Pascal Couchepin avait également souligné le fait que le gouvernement suisse a surtout recommandé à Swisscom de ne pas acheter la société irlandaise de télécommunications Eircom.

A noter que la dernière aventure extérieure de Swisscom – le rachat de l’opérateur allemand Debitel – lui a fait perdre 3,3 milliards de francs.

D’ailleurs, le week-end dernier, le ministre de la Justice avait déjà souligné sa crainte de voir Swisscom faire les mêmes erreurs que l’ancienne compagnie aérienne nationale Swissair.

Selon Christoph Blocher, cette dernière avait été une bonne compagnie avant de vouloir s’étendre à l’étranger et de finir son aventure en faillite suite à des achats désastreux comme celui de la compagnie belge Sabena.

«Si le gouvernement suisse considère que Swisscom est une entreprise clef pour le pays et qu’il veut empêcher qu’elle tombe en mains étrangères, explique Elie Cohen, il doit en garder le contrôle.»

«Mais, ajoute l’analyste, s’il considère que la compétition serait meilleure pour le secteur des télécommunications, alors il doit privatiser l’entreprise et créer un organe de contrôle fort.»

Les synergies

Elie Cohen estime encore que les entreprises de télécommunications devront s’adapter à l’évolution du marché qui s’est étendu à la téléphonie mobile, les technologies de l’information et les services Internet à haut débit.

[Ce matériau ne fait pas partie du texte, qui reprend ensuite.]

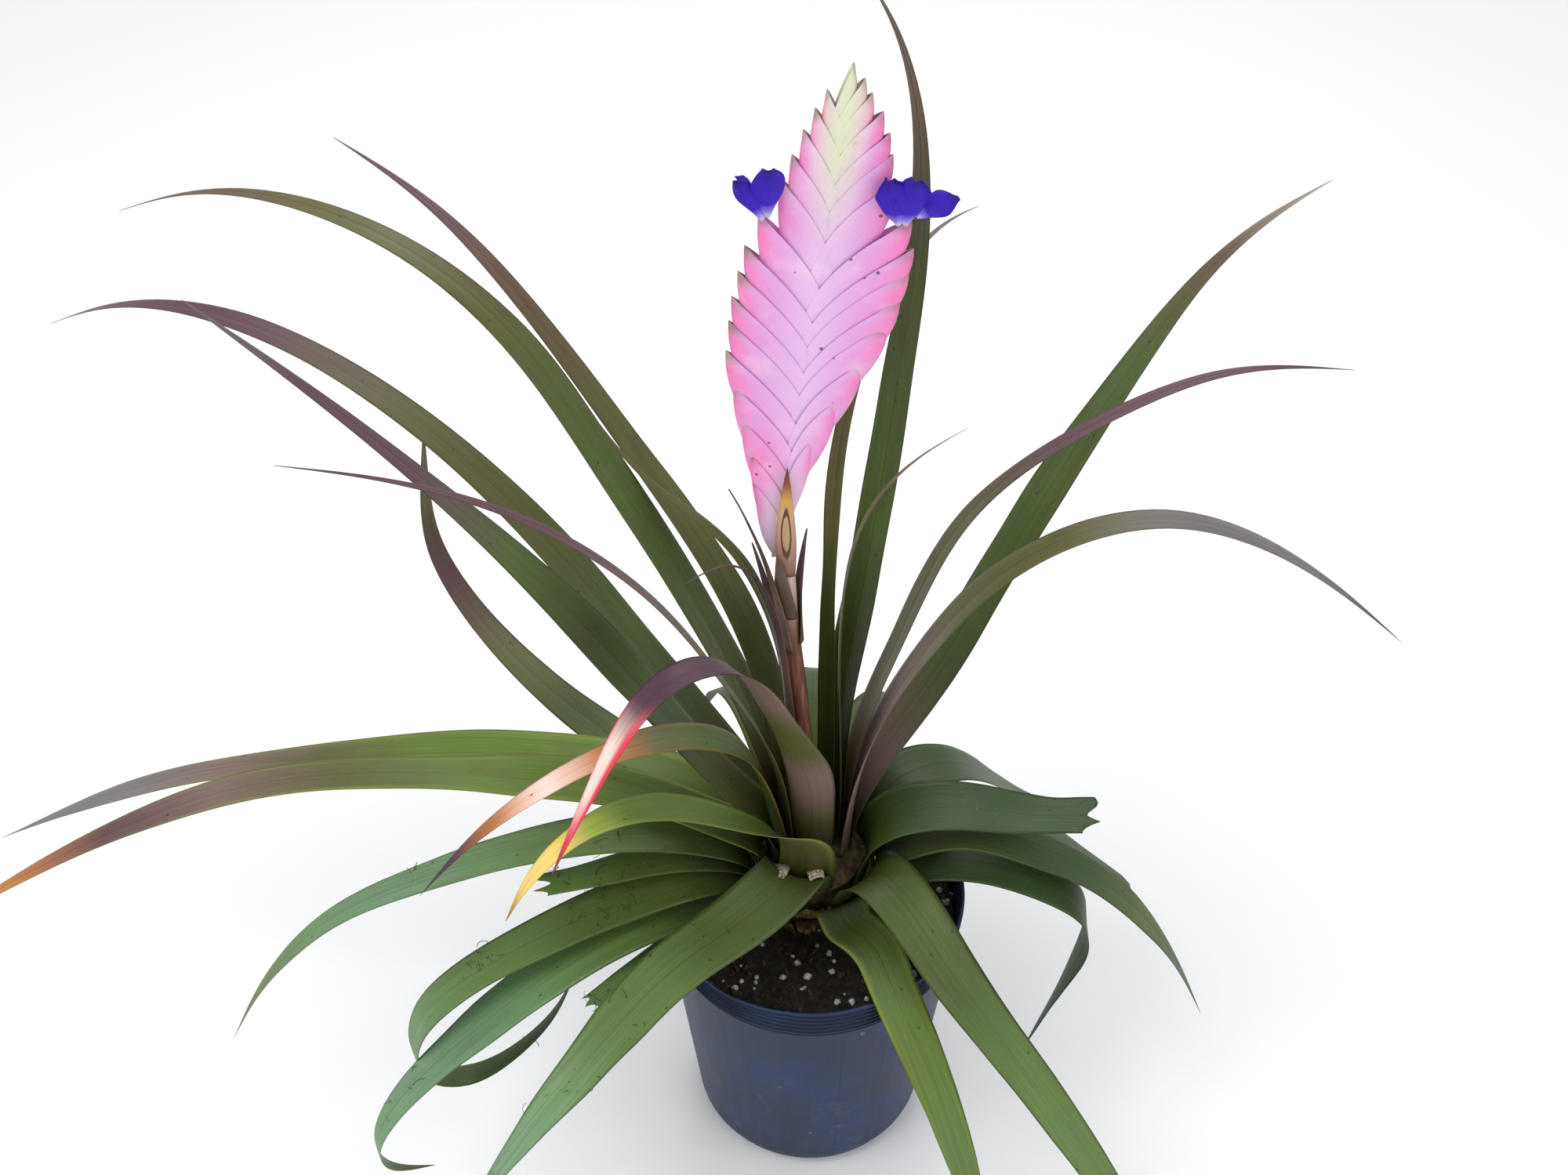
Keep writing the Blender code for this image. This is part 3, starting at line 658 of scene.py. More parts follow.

«Le marché traditionnel a complètement changé, observe-t-il, et les entreprises doivent constamment revoir leurs stratégies.»

Selon l’analyste, les sociétés de télécommunication doivent par ailleurs renforcer leurs positions à la fois sur le marché intérieur et extérieur. Notamment en faisant de «bonnes acquisitions à l’étranger et en créant des synergies».

«Le groupe Swisscom a un bon capital en banque. Il doit maintenant décider ce qu’elle va en faire, conclut Elie Cohen. Les trois prochaines années seront cruciales.»

swissinfo et les agences

Le gouvernement suisse détient 66% des actions de Swisscom
Le gouvernement allemand détient pour sa part 37% de Deutsche Telekom
Le gouvernement français détient 33% de France Telecom
Swisscom a perdu son monopole sur le marché des télécommunications en Suisse il y a huit ans.